How then shall we live? By the time I knew who Roy Rhoades was he was already an older man. He was a carpenter and cabinetmaker and I cannot think that in that sparsely populated valley he could ever have become well off from his work. I didn’t know much about him and I suppose I never had more than a short conversation with him in all the years we were in the same church. I did know that he was one of the unofficial elders in the church I grew up in. I guess he must have had a playful side to him. He seemed always to have this kind of shy smile and I remember coming across things, funny things, that Roy wrote in pencil on wall boards or on the bottom of furniture in the church about and to his old friend Percy Shamberger.
I was older when I discovered the startling fact the Roy Rhoades had been a conscientious objector during World War I, (Startling in my youth, for youth often believes that everything it thinks or experiences must be entirely new.) From our vantage-point it is clear that World War I was a cruel and useless war in which hundreds of thousands of men died without really settling anything except the discovery of new and better ways to kill each other and the bending a few borders. A large part of a whole generation of men had been decimated in Europe, physically and emotionally—a wounding of terrible proportions. World War I also has the dubious distinction of being the war that began to make civilian casualties and destruction of cities an important part of military strategy.
The
futility of that war wasn’t so clear then, of course.
It was the war to end all wars and yet another war to make
the world safe for democracy.
Like other wars before and since it unleashed a fervent
patriotism as well as a kind of virulent anti-German mentality.
Stores were boycotted and trashed if the owners were
German. Some people found the mood in America so dangerous that they
changed their last names to less German sounding ones.
People were spat upon, forced to walk off of sidewalks,
shouted at and cursed at, even physically assaulted..
Roy Rhoades, belonging to a then largely German protestant
and pacifist sect, must have felt and experienced much of this.

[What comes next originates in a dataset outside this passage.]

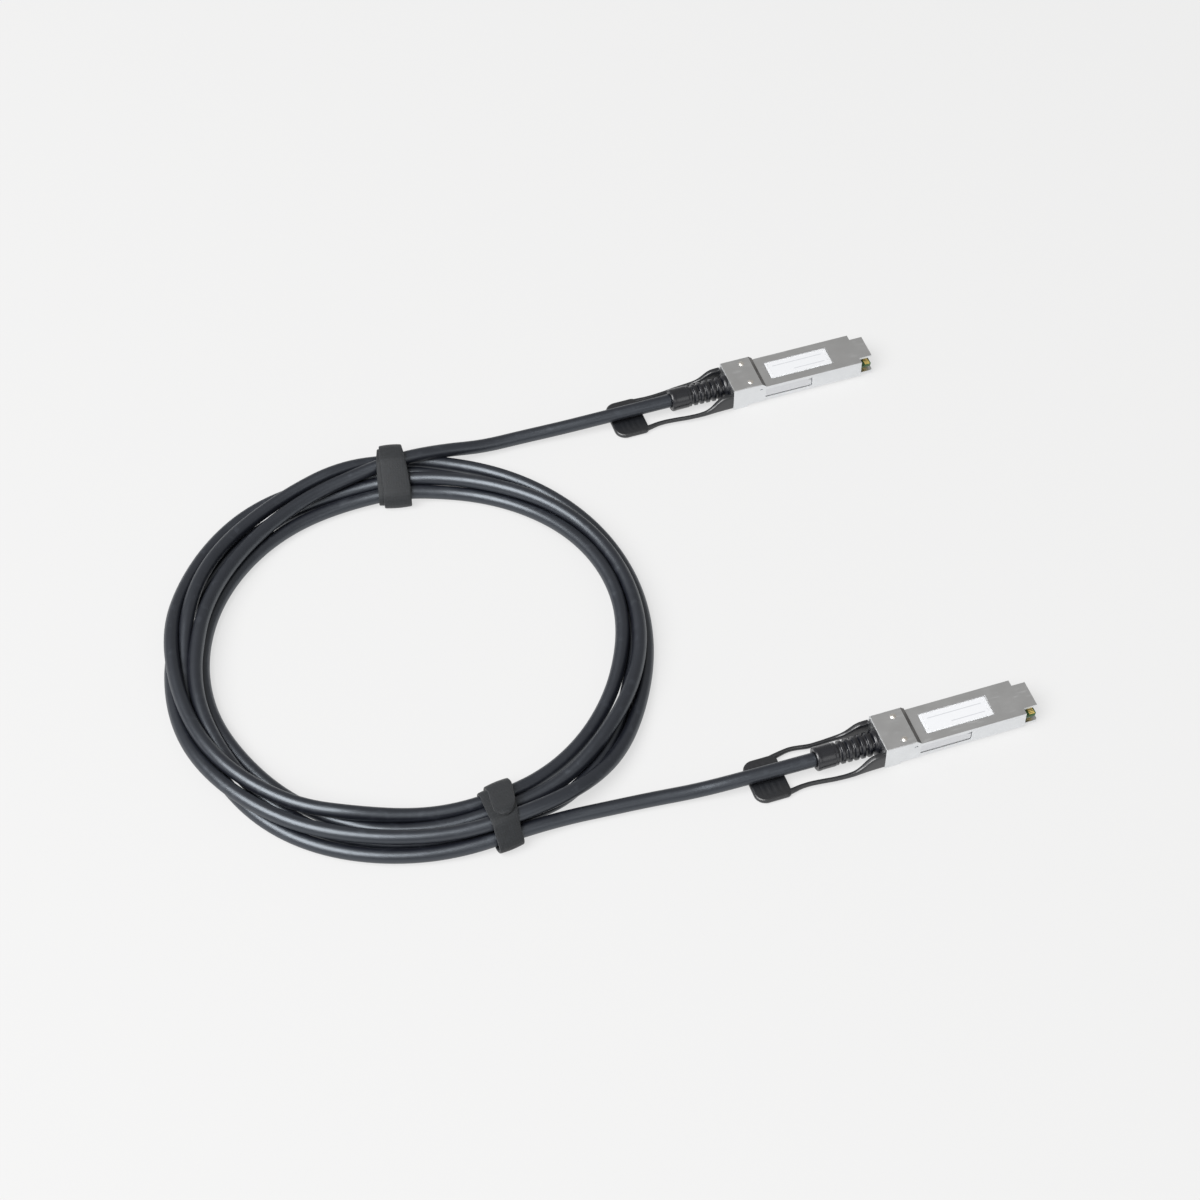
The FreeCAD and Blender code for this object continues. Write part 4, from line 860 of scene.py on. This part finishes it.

But I never heard him speak of it.
I was part of a group of young people who visited Roy and
his wife in their modest home.
We asked him about those experiences.
He smiled shyly and just said that yes, he had been an
objector during World War I and yes he had experienced some types
of abuse and discrimination.
He would not speak further of it.
It was, he seemed to be saying, no big deal.
Roy Rhoades became a kind of hero for me, a hero of the faith. I felt in him something worth emulating—his quiet kind of faith, his simple and yet clear conviction, even unwavering in its insistence, that he was to do what seemed right as a follower of Jesus.
In this whole middle section of Mark from which our readings are taken, Jesus says eight times that he must go to Jerusalem to suffer and die. The passion is, of course, absolutley central to our tradition. But the gospel of Mark also makes clear that this is hard saying for the disciples. Again and again they do not understand or do not want to understand it. Peter rejects this saying, rebukes Jesus for it, implying that a real messiah would not suffer such an indignity. Jesus rebukes Peter back saying, “"Get behind me, Satan! You do not have in mind the things of God, but human things." Jesus means literally, get behind me, follow me. I am the teacher and you are the student. Be behind me. As the Cistercians use to say, we are life-long students in the school of Christ. Our studies are not just to learn about Jesus, but to become Jesus for this time and place.
And this means, doesn’t it, that we are to be love in this world. We are called to die to the patterns of domination, empire, and privilege of this culture. Oh how hard this is in a world that values expertise, control, manipulation far more than the alternative realities of shared wisdom, shared resources, and shared community, where all are welcome to find fulfillment in their lives. Truly, to live by the latter is to die to what this culture honors most. And yet, how else can we participate in a sufficiency of love that does not perpetuate a woundedness that brings us nothing new?
Dietrich Bonhoeffer wrote that when Jesus calls us he bids us come and die. I don’t think this is Hollywood stuff. It may not even be heroic in the usual sense of the word. I think of the carpenter Roy Rhoades, who with a simple, but deep conviction, felt there was a way to stay loyal to love, to Jesus, amidst the noisy clamor of a world thirsty for blood. He heard a call and he followed it. In our own way we too must find a way to follow. And can we not agree that at least we will not add any more wounds to a world already in too much pain, that we will be love-makers, and that we will aim for our love to be sufficient for all. We will in every way strive to be followers of Jesus, all the way to Jerusalem if we must, and there to live in the Kingdom of non-violence, peace, and love.